Why is this arbitrary-looking identity of arithmetic functions "obvious"?

This identity a generalisation of the fact that

$$ f(m)f(n) = f(mn) $$

whenever $(m,n)=1$, which holds for any multiplicative function $f$. On seeing this, it's a natural question what happens when $m$ and $n$ are not coprime.

So we're asking for what $f(m)f(n)$ is for a multiplicative function for general $n$. We expect that $f(mn)$ is a 'main term' - indeed, if $f$ is completely multiplicative, then this is exactly what it is. And we know that it is also what it is when $(m,n)=1$. So we expect something like

$$ f(m)f(n) = f(mn) + E$

where $E$ is some correction term that should depend only on $(m,n)$ and $mn$, and should vanish if $(m,n)=1$ or if $f$ is completely multiplicative.
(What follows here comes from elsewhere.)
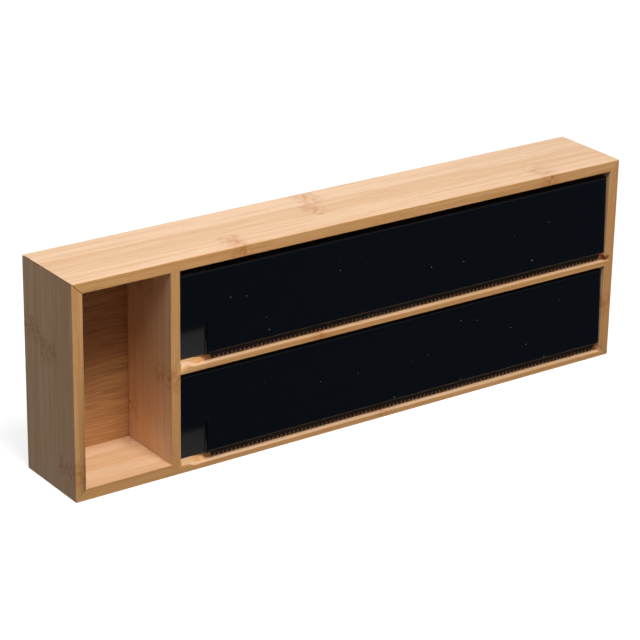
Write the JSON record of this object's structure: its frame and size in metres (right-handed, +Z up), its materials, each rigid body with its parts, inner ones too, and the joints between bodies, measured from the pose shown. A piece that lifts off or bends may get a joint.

The exercise gives an explicit form for $E$. As you say, there is some amount of calculation involved, but a small amount of trial and error would naturally lead to the correct form. One might begin, for example, by saying that we should measure how far the multiplicative $f$ is from being completely multiplicative. Completely multiplicative means $f(p^{n+1})=f(p)f(p^n)$, so one might define the function $F(p^{n})=f(p^{n+1})-f(p)f(p^n)$.

If you try and put that into $f(m)f(n)-f(mn)-E$ then it becomes apparent that it would be very convenient for an inductive argument if $F(p^n)$ could be 'factored' as $g(p)f(p^{n-1})$. Thus the hypothesis in the exercise.